>> start
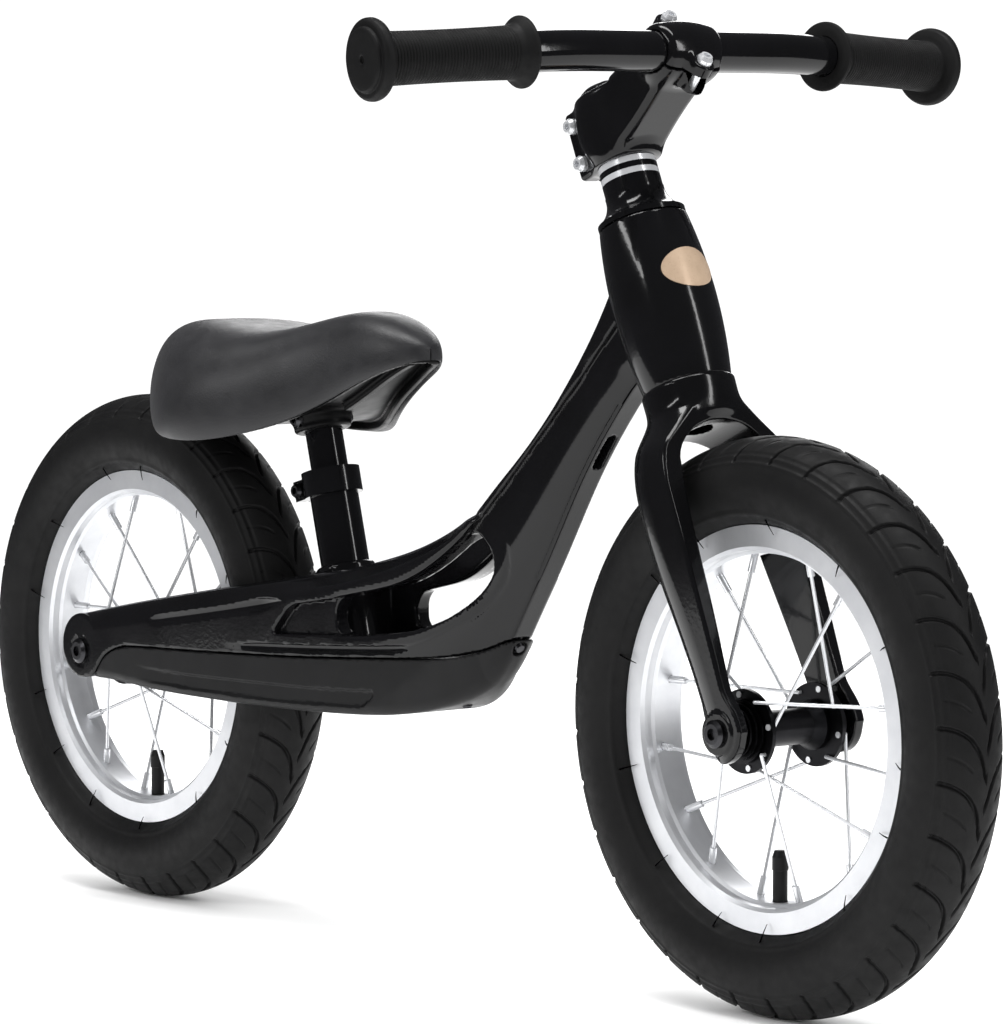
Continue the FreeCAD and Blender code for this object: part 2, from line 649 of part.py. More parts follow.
def stem_faceplate():
    cap = rod(CLAMP_R, BAR_CENTRE - LEFT * CLAMP_HALF, BAR_CENTRE + LEFT * CLAMP_HALF)
    lugs = [rod(6.2, p, p + CLAMP_NORMAL * 7.0) for p in faceplate_bolt_points()]
    webs = [polygon_slab([BAR_CENTRE + CLAMP_TANGENT * t * s, BAR_CENTRE + CLAMP_TANGENT * t * s
                          + CLAMP_NORMAL * 7.0, BAR_CENTRE + CLAMP_NORMAL * 7.0, BAR_CENTRE], LEFT * 12.4)
            for s, t in ((1, CLAMP_BOLT_OFFSET), (-1, CLAMP_BOLT_OFFSET))]
    body = united([cap] + lugs + webs).common(cut_half(-0.8))
    holes = [rod(2.6, p - CLAMP_NORMAL * 5, p + CLAMP_NORMAL * 12) for p in faceplate_bolt_points()]
    return body.cut([rod(BAR_R + RUN, BAR_CENTRE - LEFT * 40, BAR_CENTRE + LEFT * 40)] + holes)


def faceplate_bolts():
    return Part.makeCompound([socket_bolt(p + CLAMP_NORMAL * 7.0, CLAMP_NORMAL, 4.3, 4.6, 2.5, 18.0)
                              for p in faceplate_bolt_points()])


def stem_pinch_bolts():
    return Part.makeCompound([socket_bolt(steer(s, -PINCH_SEAT, n), LEFT * -1, 4.4, 4.8, 2.5, 22.0)
                              for s, n in PINCH_POINTS])


def stem_top_cap():
    return turned([(3.1, 0), (15.0, 0), (15.0, 2.2), (12.5, 4.2), (3.1, 4.2)], steer(STEM_HIGH), STEER_UP)


def top_cap_bolt():
    return socket_bolt(steer(STEM_HIGH + 4.2), STEER_UP, 4.6, 3.2, 2.9, 26.0)


# ---- handlebar ----
def bar_bend():
    """Direction of the swept part and the point where its arc ends, on the left side."""
    start = V(BAR_CENTRE.x, BAR_STRAIGHT, BAR_CENTRE.z)
    corner = start + LEFT * BEND_REACH
    direction = (BAR_END - corner).normalize()
    arc_end = corner + direction * BEND_REACH
    half_turn = math.acos(direction.y) / 2
    radius = BEND_REACH / math.tan(half_turn)
    chord_middle = (start + arc_end) * 0.5
    middle = chord_middle + (corner - chord_middle).normalize() * radius * (1 - math.cos(half_turn))
    return start, middle, arc_end, direction


def handlebar():
    start, middle, arc_end, direction = bar_bend()
    left_edges = [arc(start, middle, arc_end), line(arc_end, BAR_END - direction * BAR_RECESS)]
    right_edges = [edge.mirror(V(0, 0, 0), LEFT) for edge in left_edges]
    centre = line(V(start.x, -start.y, start.z), start)
    path = Part.Wire(Part.__sortEdges__(left_edges + right_edges + [centre]))
    tip = BAR_END - direction * BAR_RECESS
    tip = V(tip.x, -tip.y, tip.z)
    along = V(-direction.x, direction.y, -direction.z)
    shells = []
    for radius in (BAR_R, BAR_R - BAR_WALL):
        circle = Part.Wire([Part.Circle(tip, along, radius).toShape()])
        shells.append(path.makePipeShell([circle], True, False))
    return shells[0].cut(shells[1])


def grip():
    """Left grip: ringed sleeve, conical inner collar and a stepped, closed outer end."""
    start, middle, arc_end, direction = bar_bend()
    inner_end = BAR_END - direction * GRIP_LENGTH
    profile = [(BAR_R + RUN, 0), (16.0, 0), (18.7, 1.2), (18.7, 3.4), (16.5, 5.5), (GRIP_R + 0.8, 9.0)]
    ring_count = 18
    first, last = 10.0, 88.0
    pitch = (last - first) / ring_count
    for i in range(ring_count):
        base = first + pitch * i
        profile += [(GRIP_R, base), (GRIP_R, base + pitch * 0.45), (GRIP_R - 0.6, base + pitch * 0.55),
                    (GRIP_R - 0.6, base + pitch * 0.9)]
    profile += [(GRIP_R + 0.6, last), (21.0, last + 3.0), (21.8, last + 4.5), (21.8, last + 7.5),
                (20.5, last + 9.0), (15.0, last + 9.6), (15.0, last + 11.0), (3.0, last + 11.0),
                (3.0, last + 10.0), (0, last + 10.0), (0, last + 8.2), (BAR_R + RUN, last + 8.2)]
    return turned(profile, inner_end - direction * 0.2, direction)


# ---- seat ----
def seat_tube():
    wall = pipe(POST_R + RUN, SEAT_TUBE_R, seat(SEAT_TUBE_LOW), seat(SEAT_TUBE_HIGH))
    slit = box(V(-30, -1.0, 0), V(0, 1.0, 24))
    slit.Placement = FreeCAD.Placement(seat(SEAT_TUBE_HIGH - 20), FreeCAD.Rotation(V(0, 0, 1), SEAT_UP))
    return wall.cut(slit)


def seat_clamp():
    low, high = SEAT_TUBE_HIGH - COLLAR_HEIGHT, SEAT_TUBE_HIGH
    ring = rod(COLLAR_R, seat(low), seat(high))
    ears = box(V(-27.0, -8.0, 1.5), V(0, 8.0, COLLAR_HEIGHT - 1.5))
    slit = box(V(-40, -1.2, -1), V(0, 1.2, COLLAR_HEIGHT + 1))
    for piece in (ears, slit):
        piece.Placement = FreeCAD.Placement(seat(low), FreeCAD.Rotation(V(0, 0, 1), SEAT_UP))
    body = united([ring, ears])
    middle = (low + high) / 2
    return body.cut([slit, rod(SEAT_TUBE_R, seat(low - 1), seat(high + 1)),
                     rod(2.6, seat(middle, -20, -21.5), seat(middle, 20, -21.5))])


def seat_clamp_bolt():
    middle = SEAT_TUBE_HIGH - COLLAR_HEIGHT / 2
    return socket_bolt(seat(middle, -8.0, -21.5), LEFT * -1, 4.6, 4.4, 2.5, 15.5)


def seat_post():
    return pipe(POST_R - 1.8, POST_R, seat(POST_LOW), seat(POST_HIGH))


def saddle_loft(inset, top_drop, skirt, ends):
    """A domed solid through the saddle's stations, made smaller by the insets.

    A skirt carries the dome's sides straight down below the lower edge.
    """
    wires = []
    first, last = ends
    for x, half, top, base in SADDLE_STATIONS[first:last]:
        w = half - inset
        crown = top - top_drop
        rise = crown - base
        foot = w * 0.9
        arch = spline([V(x, -foot, base), V(x, -w, base + rise * 0.35), V(x, -w * 0.55, crown - rise * 0.12),
                       V(x, 0, crown), V(x, w * 0.55, crown - rise * 0.12), V(x, w, base + rise * 0.35),
                       V(x, foot, base)])
        left, right = V(x, foot, base - skirt), V(x, -foot, base - skirt)
        wires.append(Part.Wire([arch, line(V(x, foot, base), left), line(left, right),
                                line(right, V(x, -foot, base))]))
    return Part.makeLoft(wires, True, False)


def saddle_padding():
    return saddle_loft(0.0, 0.0, 0.1, (0, 9)).cut(saddle_loft(5.0, 22.0, 30.0, (1, 8)))


def saddle_base():
    """The saddle's hard shell and the socket that takes the post."""
    shell = saddle_loft(5.4, 22.4, 0.1, (1, 8)).cut(saddle_loft(8.4, 25.4, 30.0, (2, 7)))
    low, high = 84.0, POST_HIGH + 6.0
    inside = saddle_loft(6.5, 24.0, 40.0, (1, 8))
    socket = rod(17.0, seat(low), seat(high + 20)).common(inside)
    rib = box(V(-38, -5.0, 0), V(34, 5.0, 40))
    rib.Placement = FreeCAD.Placement(seat(high - 4), FreeCAD.Rotation(V(0, 0, 1), SEAT_UP))
    body = united([shell, socket, rib.common(inside)])
    bolt_hole = rod(2.6, seat(SADDLE_BOLT_ALONG, -30), seat(SADDLE_BOLT_ALONG, 30))
    return body.cut([rod(POST_R, seat(low - 1), seat(POST_HIGH)), bolt_hole])


def saddle_bolts():
    return both_sides(socket_bolt(seat(SADDLE_BOLT_ALONG, 17.0), LEFT, 4.6, 4.0, 2.5, 5.8))


# ---- export ----
save_wheel("front", FRONT_AXLE)
save_wheel("rear", REAR_AXLE)
save_axle("front", FRONT_AXLE, FORK_INNER, FORK_OUTER)
save_axle("rear", REAR_AXLE, REAR_INNER, REAR_SEAT)

save("main_frame", main_frame())
save("head_badge", head_badge())
save("footrest_cover", footrest_cover())
save("cover_screws", cover_screws())
save("upper_head_cup", head_cup(steer(HEAD_HIGH), STEER_UP * -1))
save("lower_head_cup", head_cup(steer(HEAD_LOW), STEER_UP))
save("upper_head_bearing", pipe(STEERER_R + RUN, HEAD_BEARING_R, steer(HEAD_HIGH - CUP_DEPTH + 2.0),
                                steer(HEAD_HIGH - 1.0)))
save("lower_head_bearing", pipe(STEERER_R + RUN, HEAD_BEARING_R, steer(CROWN_TOP + 3.0 + GAP),
                                steer(HEAD_LOW + CUP_DEPTH - 2.0)))
save("seat_tube", seat_tube())
save("seat_clamp", seat_clamp())
save("seat_clamp_bolt", seat_clamp_bolt())

save("fork", fork())
save("steerer_tube", steerer_tube())
save("crown_race", crown_race())
save("headset_top_cover", headset_top_cover())
save("headset_spacers_black", spacers([(COVER_TOP, 313.0), (316.3, 319.7)]))
save("headset_spacers_silver", spacers([(313.0, 316.3), (319.7, STEM_LOW)]))
save("stem", stem())
save("stem_faceplate", stem_faceplate())
save("faceplate_bolts", faceplate_bolts())
save("stem_pinch_bolts", stem_pinch_bolts())
save("stem_top_cap", stem_top_cap())
save("top_cap_bolt", top_cap_bolt())

save("handlebar", handlebar())
save("left_grip", grip())
save("right_grip", mirrored(grip()))

save("seat_post", seat_post())
save("saddle_base", saddle_base())
save("saddle_padding", saddle_padding())
save("saddle_bolts", saddle_bolts())
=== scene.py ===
import math

import bpy
import numpy as np
from mathutils import Matrix, Vector


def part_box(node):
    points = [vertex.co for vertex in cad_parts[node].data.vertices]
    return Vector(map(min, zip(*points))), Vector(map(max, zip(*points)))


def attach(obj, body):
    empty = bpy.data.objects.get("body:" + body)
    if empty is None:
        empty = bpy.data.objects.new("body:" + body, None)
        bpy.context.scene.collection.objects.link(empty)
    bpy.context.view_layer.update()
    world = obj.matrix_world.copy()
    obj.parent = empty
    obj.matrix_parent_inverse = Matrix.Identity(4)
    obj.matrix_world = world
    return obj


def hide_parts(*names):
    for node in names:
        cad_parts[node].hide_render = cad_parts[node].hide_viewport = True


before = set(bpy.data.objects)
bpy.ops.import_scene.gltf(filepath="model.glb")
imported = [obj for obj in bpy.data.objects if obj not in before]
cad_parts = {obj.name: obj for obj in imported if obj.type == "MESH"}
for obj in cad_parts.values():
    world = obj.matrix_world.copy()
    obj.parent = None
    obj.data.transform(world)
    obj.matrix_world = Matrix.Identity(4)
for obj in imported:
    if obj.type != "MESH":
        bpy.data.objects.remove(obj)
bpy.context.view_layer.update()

# Everything below is in millimetres, in the row frame, until a mesh is made: +X is forward,
# +Y is the rider's left and +Z is up.
MM = 0.001


def centre(node):
    low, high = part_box(node)
    return np.array((low + high) * 0.5) / MM


FRONT_AXLE = centre("front_tyre")
REAR_AXLE = centre("rear_tyre")
WHEEL_R = (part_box("rear_tyre")[1].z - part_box("rear_tyre")[0].z) * 0.5 / MM
# how far the steering axis and the seat tube lean back from upright
HEAD_ANGLE, SEAT_ANGLE = math.radians(23.0), math.radians(15.0)
STEER_SIN, STEER_COS = math.sin(HEAD_ANGLE), math.cos(HEAD_ANGLE)
SEAT_SIN, SEAT_COS = math.sin(SEAT_ANGLE), math.cos(SEAT_ANGLE)
SEAT_BASE = np.array([-93.0, 0.0, 214.0])
COARSE = 1.0
SLAB = 32
SETTLE_STEPS = 4


# ---- implicit surfaces: a field is negative inside the solid and close to a distance in mm ----
def rmax(a, b, r=0.0):
    """Intersection of two fields, its edge rounded to radius r."""
    if r <= 0:
        return np.maximum(a, b)
    return np.minimum(np.maximum(a, b), -r) + np.hypot(np.maximum(a + r, 0), np.maximum(b + r, 0))


def rmin(a, b, r=0.0):
    """Union of two fields, the corner between them filled to radius r."""
    return -rmax(-a, -b, r)


def smooth(low, high, q):
    t = np.clip((q - low) / (high - low), 0, 1)
    return t * t * (3 - 2 * t)


class Curve:
    """A natural cubic spline through (distance, height) points, straight beyond its ends."""

    def __init__(self, points):
        self.x, self.y = np.array(points, float).T
        self.h = np.diff(self.x)
        d = np.diff(self.y) / self.h
        n = len(self.x)
        a, r = np.eye(n), np.zeros(n)
        for i in range(1, n - 1):
            a[i, i - 1], a[i, i], a[i, i + 1] = self.h[i - 1], 2 * (self.h[i - 1] + self.h[i]), self.h[i]
            r[i] = 6 * (d[i] - d[i - 1])
        self.m = np.linalg.solve(a, r)

    def both(self, q):
        """Height and slope."""
        q = np.asarray(q, float)
        c = np.clip(q, self.x[0], self.x[-1])
        i = np.clip(np.searchsorted(self.x, c) - 1, 0, len(self.h) - 1)
        h, m0, m1 = self.h[i], self.m[i], self.m[i + 1]
        u, v = c - self.x[i], self.x[i + 1] - c
        y0, y1 = self.y[i], self.y[i + 1]
        value = (m0 * v ** 3 + m1 * u ** 3) / (6 * h)
        value = value + (y0 / h - m0 * h / 6) * v + (y1 / h - m1 * h / 6) * u
        slope = (m1 * u ** 2 - m0 * v ** 2) / (2 * h) + (y1 - y0) / h - (m1 - m0) * h / 6
        return value + slope * (q - c), slope

    def __call__(self, q):
        return self.both(q)[0]

    def over(self, q, height):
        """Signed distance above the line."""
        value, slope = self.both(q)
        return (height - value) / np.sqrt(1 + slope ** 2)


CORNERS = [(i, j, k) for i in (0, 1) for j in (0, 1) for k in (0, 1)]
EDGES = [(a, b) for a in range(8) for b in range(a + 1, 8)
         if sum(abs(p - q) for p, q in zip(CORNERS[a], CORNERS[b])) == 1]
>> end
• [To do]
Reproduce word for word the material above, beginning with the line that contains "RUN, HEAD_BEARING_R, steer(CROWN_TOP" and ending with the line that contains "obj.parent = None".

• [Result below]
save("lower_head_bearing", pipe(STEERER_R + RUN, HEAD_BEARING_R, steer(CROWN_TOP + 3.0 + GAP),
                                steer(HEAD_LOW + CUP_DEPTH - 2.0)))
save("seat_tube", seat_tube())
save("seat_clamp", seat_clamp())
save("seat_clamp_bolt", seat_clamp_bolt())

save("fork", fork())
save("steerer_tube", steerer_tube())
save("crown_race", crown_race())
save("headset_top_cover", headset_top_cover())
save("headset_spacers_black", spacers([(COVER_TOP, 313.0), (316.3, 319.7)]))
save("headset_spacers_silver", spacers([(313.0, 316.3), (319.7, STEM_LOW)]))
save("stem", stem())
save("stem_faceplate", stem_faceplate())
save("faceplate_bolts", faceplate_bolts())
save("stem_pinch_bolts", stem_pinch_bolts())
save("stem_top_cap", stem_top_cap())
save("top_cap_bolt", top_cap_bolt())

save("handlebar", handlebar())
save("left_grip", grip())
save("right_grip", mirrored(grip()))

save("seat_post", seat_post())
save("saddle_base", saddle_base())
save("saddle_padding", saddle_padding())
save("saddle_bolts", saddle_bolts())
=== scene.py ===
import math

import bpy
import numpy as np
from mathutils import Matrix, Vector


def part_box(node):
    points = [vertex.co for vertex in cad_parts[node].data.vertices]
    return Vector(map(min, zip(*points))), Vector(map(max, zip(*points)))


def attach(obj, body):
    empty = bpy.data.objects.get("body:" + body)
    if empty is None:
        empty = bpy.data.objects.new("body:" + body, None)
        bpy.context.scene.collection.objects.link(empty)
    bpy.context.view_layer.update()
    world = obj.matrix_world.copy()
    obj.parent = empty
    obj.matrix_parent_inverse = Matrix.Identity(4)
    obj.matrix_world = world
    return obj


def hide_parts(*names):
    for node in names:
        cad_parts[node].hide_render = cad_parts[node].hide_viewport = True


before = set(bpy.data.objects)
bpy.ops.import_scene.gltf(filepath="model.glb")
imported = [obj for obj in bpy.data.objects if obj not in before]
cad_parts = {obj.name: obj for obj in imported if obj.type == "MESH"}
for obj in cad_parts.values():
    world = obj.matrix_world.copy()
    obj.parent = None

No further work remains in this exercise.